Ok, let me try that again. 1. When unwrapping, you mention that you are trying to get the stretching/spacing to indicate blue-green-yellow-orange-red in that order in area stretching, ideally blue but, you isolate parts like the head and scale them to fill the entire image to work on. Just about everything goes to yellow, isn't scaling up like that throwing off your image? If keeping the stretching in a blue indicator is ideal, shouldn't I just rely on zoom to work the adjusting? 2. You start working the head with the mirror modifier on, giving both halves of the head to work on, which would be tough to keep halves coordinated. Later you kill the mirror modifier off, work the halves in place on the UDIMs, again at different scales, then duplicate the patterns with the mirror modifier being applied, seems like unnecessary to activate the mirror modifier till the end. Would there be a downside to just working with the half of the mesh with the mirror modifier not applied? 3. You treated the mouth the same way as the eye, breaking it away from the head. Would the same thing be achieved by putting a seam around the mouth in the first place, like on Rain?

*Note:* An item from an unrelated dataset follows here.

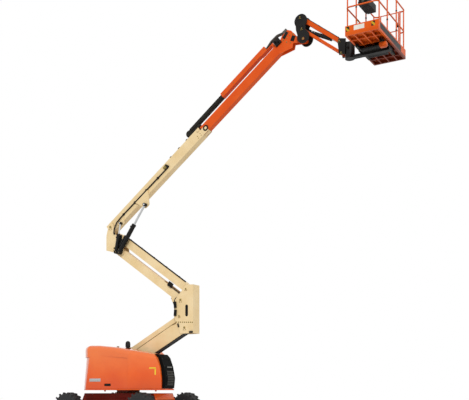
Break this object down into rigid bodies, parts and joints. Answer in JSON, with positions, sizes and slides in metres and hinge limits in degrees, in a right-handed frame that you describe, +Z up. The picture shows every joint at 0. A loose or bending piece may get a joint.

I'm going through this tutorial, over and over, to get my head around the system before going to the next tutorial. I know there are multiple ways to accomplish the same task so, a few more questions.
I'm wrestling with some of the concepts on the face. The seams are including the neck in the face island and that, by the color yellow and some orange on the nose, indicates it needs some work plus the nose needs work because it bulges and stretches the tiles. Having both the neck and face seamed together seems to make it harder to find room to manipulate points. Is there a reason the neck isn't seamed seperate to give more room to work the face? If it is skin texture, which in most cases on a stylized character is fairly consistent, would any seam made under the chin even be noticeable? I can see a realistic character where you may be texturing wrinkles have a seam be a big issue but would that even be an issue with a simple texture like on Snow or Rain?
@Wayne Batchelor Thansk for the questions! I personally like to include the neck and everything visible around the collar of the shirt in the first UDIM. The face and neck textures tend to be very close to the camera and should get a high resolution because of it.
It's a bit hard to rely on the colors if the different UV islands have a different scale. But I'll always try to keep the color of one UV island as consistent as possible and regularly check out the resulting stretching on the 3D model.
I think seams won't end up as too notiicable for film productions. So having a large one under the jaw is ok. In this case I decided against adding one just because I felt like the resulting UV map is not suffering too bad from it.
Let me know if this didn't answer your question quite right or if you ahve more ;)
@Julien Kaspar - Thanks, that makes sense, I guessed that even a relatively smooth skin texture might show a seam if you had close -ups, which I have planned for animation of a particular character.